Last week, with no utterance forthcoming from the new pope, the Vatican's chief astronomer George Coyne took it upon himself to rebut Schönborn. Writing in the 5 August edition of The Tablet, Britain's Catholic weekly, the Jesuit priest accused the cardinal of "darken[ing] the already murky waters" of the evolution debate. He also pointed out that the International Theological Commission under the presidency of Cardinal Ratzinger, now Pope Benedict XVI, issued a statement last year that saw no conflict between Darwin's ideas and the teachings of the Church.
In his Times piece "Finding Design in Nature," Schönborn last month dismissed as "vague and unimportant" the declaration of Pope John Paul II in 1996 that evolutionary theory is compatible with Catholic doctrine. "Evolution in the sense of common ancestry might be true," the cardinal wrote, "but evolution in the neo-Darwinian sense--an unguided, unplanned process of random variation and natural selection--is not."

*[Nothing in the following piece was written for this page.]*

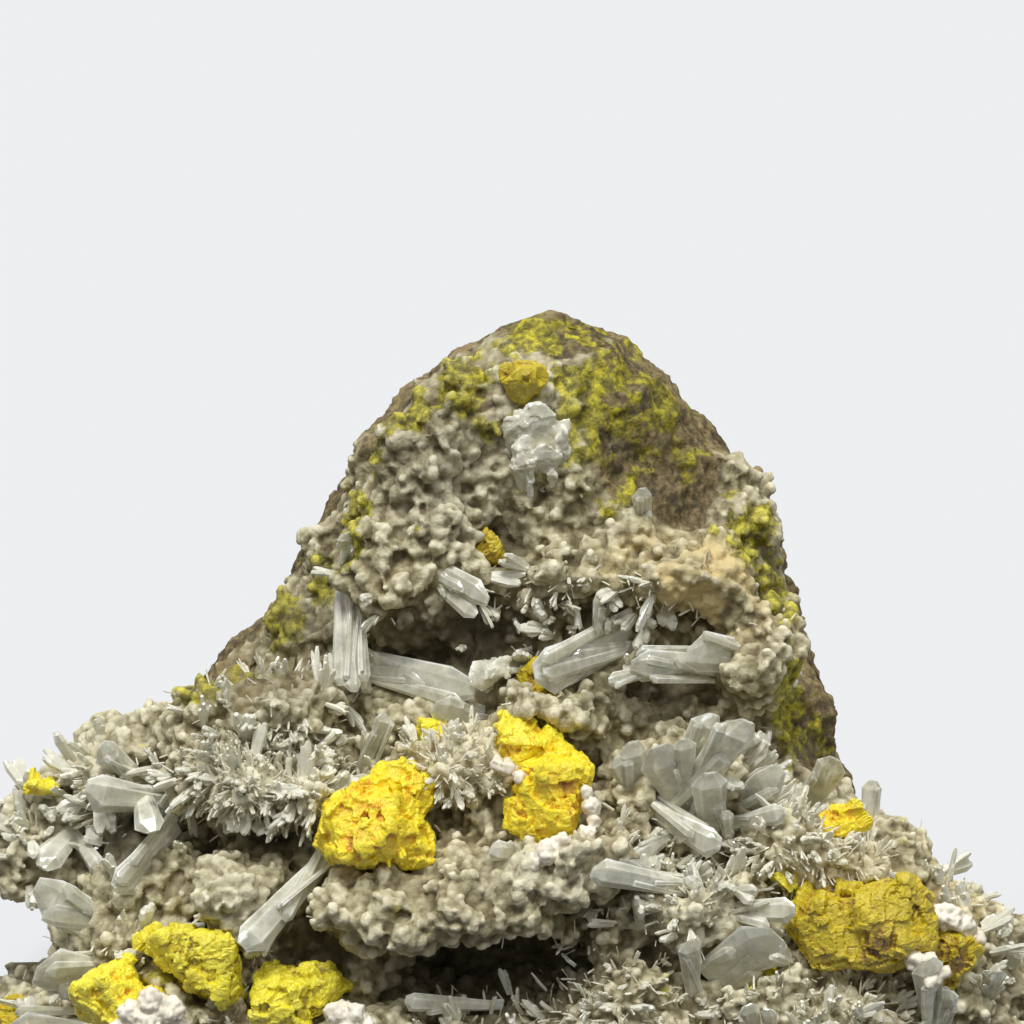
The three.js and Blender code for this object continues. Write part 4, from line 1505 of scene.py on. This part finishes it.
    def _roughen(self, whole: bpy.types.Object) -> None:
        """Raise fine relief: craggy and granular on rock, slight on crust, none on the sawn flat.

        Args:
            whole: The matrix.
        """
        corners = Bench.corners(whole)
        crust = self._crust(corners)
        standing = fade(corners[:, 2], 0.3, self.standing)
        across = np.sin(corners[:, 0] / 3.1 + corners[:, 2] / 5.3)
        waves = across * np.sin(corners[:, 1] / 3.7 - corners[:, 2] / 3.3)
        large = fade(waves, -0.5, 0.4)
        Bench.group(whole, "rock", (1 - crust) * standing * fade(corners[:, 2], 93, 86))
        Bench.group(whole, "large", crust * standing * large)
        Bench.group(whole, "small", crust * standing * (1 - 0.6 * large))
        for area, wave in self.roughness:
            wave.press(whole, vertex_group=area)
        Bench.only(whole)
        bpy.ops.object.vertex_group_remove(all=True)

    def _mark(self, whole: bpy.types.Object) -> None:
        """Paint the masks that colour the matrix, among them the hollows that are painted dark as shade.

        Args:
            whole: The matrix.
        """
        corners = Bench.corners(whole)
        Bench.paint(whole, Mask.BARE.value, 1 - self._crust(corners))
        Bench.paint(whole, Mask.STAIN.value, strongest(self.stain, corners))
        Bench.paint(whole, Mask.CAVITY.value, strongest(self.cavity, corners))
        Bench.paint(whole, Mask.PALE.value, strongest(self.pale, corners))
        Bench.paint(whole, Mask.TAN.value, strongest(self.tan, corners))

    def _host(self, whole: bpy.types.Object) -> None:
        """Make the smooth surface that the druse is rooted in, just under the crust.

        Args:
            whole: The matrix.
        """
        host = Bench.twin(whole, "druse_host")
        Bench.shape(host, "REMESH", mode="VOXEL", voxel_size=self.druse_voxel)
        Bench.shape(host, "SMOOTH", factor=0.5, iterations=3)
        corners = Bench.corners(host)
        clear = self._crust(corners) * (1 - strongest(self.cavity, corners) * 0.9)
        clear *= 1 - self._seats(corners)
        clear *= fade(corners[:, 2], 72, 64) * fade(corners[:, 1], -5, -11) * fade(corners[:, 2], 3, 8)
        plain = strongest(self.shelf, corners)
        needles = strongest(self.needles, corners)
        Bench.paint(host, Mask.NEEDLES.value, clear * needles * (1 - plain))
        Bench.paint(host, Mask.PRISMS.value, clear * strongest(self.prisms, corners) * (1 - plain))
        Bench.paint(host, Mask.GRAINS.value, clear * np.maximum(needles, self.least_fuzz) * (1 - 0.9 * plain))
        self.host = host

    def _seats(self, corners: np.ndarray) -> np.ndarray:
        """Say where large crystals stand, so that nothing grows through them.

        Args:
            corners: Places in millimetres.

        Returns:
            1 at a large crystal, 0 away from all of them.
        """
        seats = []
        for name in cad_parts:
            if name.startswith("sulfur"):
                low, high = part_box(name)
                seats.append(Zone(tuple((low + high) / 2 / MM), tuple((high - low) / 2 / MM * 1.15), 0.15))
        taken = strongest(seats, corners)
        for blade in (blade for blades in CELESTINE.values() for blade in blades):
            root, tip = np.array(blade.root) + CENTRING, np.array(blade.tip) + CENTRING
            span = tip - root
            share = np.clip((corners - root) @ span / (span @ span), self.rooted, 1.0)
            away = np.linalg.norm(corners - root - share[:, None] * span, axis=1)
            taken = np.maximum(taken, 1 - fade(away, blade.wide * 0.5, blade.wide * 0.5 + 1.6))
        return taken

    def _split(self, whole: bpy.types.Object) -> None:
        """Cut the finished matrix into upright slices, each in a front and a back, and thin the plain backs.

        Args:
            whole: The matrix, which becomes one of them.
        """
        rest = whole
        for number, place in enumerate((*self.cuts_x, None)):
            piece = rest
            if place is not None:
                rest = Bench.twin(piece, "rest")
                self._keep(piece, 0, place, below=True)
                self._keep(rest, 0, place, below=False)
            back = Bench.twin(piece, f"matrix_back_{number}")
            piece.name = f"matrix_front_{number}"
            self._keep(piece, 1, self.cut_y, below=True)
            self._keep(back, 1, self.cut_y, below=False)
            Bench.shape(back, "DECIMATE", ratio=self.back_share)
            self.pieces += [piece, back]

    @staticmethod
    def _keep(piece: bpy.types.Object, axis: int, place: float, below: bool) -> None:
        """Cut a piece by a plane and close the cut, its border kept sharp so that it shows no dark seam.

        Args:
            piece: The piece.
            axis: 0 cuts across X, 1 across Y.
            place: Where the plane stands.
            below: True keeps the lower side.
        """
        Bench.only(piece)
        bpy.ops.object.mode_set(mode="EDIT")
        bpy.ops.mesh.select_all(action="SELECT")
        spot = [place if part == axis else 0 for part in range(3)]
        facing = [float(part == axis) for part in range(3)]
        kept = {"clear_outer": below, "clear_inner": not below}
        bpy.ops.mesh.bisect(plane_co=spot, plane_no=facing, use_fill=True, **kept)
        bpy.ops.mesh.mark_sharp()
        bpy.ops.object.mode_set(mode="OBJECT")

    def dress(self) -> None:
        """Give the matrix its finish and tie it to the frame."""
        material = LimestoneFinish().build()
        for piece in self.pieces:
            Bench.dress(piece, material, smooth=True)
            Bench.declare(piece, "limestone", MATRIX_NODE)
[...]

It didn't take scientists long to react. On 13 July, three figures prominent in defending the teaching of evolution in the United States sent a letter to the new pope urging him to reaffirm his predecessor's statement. In these "difficult and contentious times," wrote physicist Lawrence Krauss of Case Western Reserve University in Cleveland, Ohio, Francisco Ayala of the University of California, Irvine, and Brown University biologist Kenneth Miller, "the Catholic Church [must] not build a new divide ... between scientific method and religious belief."
Biologist Peter Raven, head of the Missouri Botanical Garden and a member of the Pontifical Academy of Sciences, thinks scientists may have "overreacted" to Cardinal Schönborn's comments. In fact, Raven says, there is no evidence that the statement was cleared with the pope. It reflects "a pretty serious misunderstanding of what evolution is and what the church had done before," he adds. Raven doubts that Benedict, who was an honorary member of the Pontifical Academy before he succeeded John Paul II, is about to switch course. "The church has had the same view on evolution for about 75 years," he says. But Krauss is not so optimistic. "Based on what I've read about this pope," he says, "it's not at all clear" where he stands. Cardinal Schönborn's spokesperson Erich Laetenberger did not make the matter any clearer: "The cardinal only expresses what the church thinks about the issue," he told Science.
The academy's president, physicist Nicola Cabibbo of the University of Rome, has promised to look into the issue, says academy member and astronomer Vera Rubin of the Carnegie Institution in Washington, D.C. In an interview in the 18 July issue of the National Catholic Reporter, Cabibbo indicated that he endorses the views held by Pope John Paul II on evolution. Although some scientists think that "evolutionism" rules out God, Cabibbo declared, "this extension of Darwin's theory is not part of what has been discovered by science." Coyne makes reference to this debate in his recent essay, noting that "there appears to exist a nagging fear in the church" that the universe as defined by science "escapes God's dominion."
Meanwhile, defenders of evolution are still lamenting a comment last week by a vacationing President George W. Bush, in response to a reporter's question, suggesting that public schools should teach students about intelligent design (Science, 5 August, p. 861). Groups representing biologists, astronomers, and science teachers, among others, have shot off letters to the White House expressing their dismay.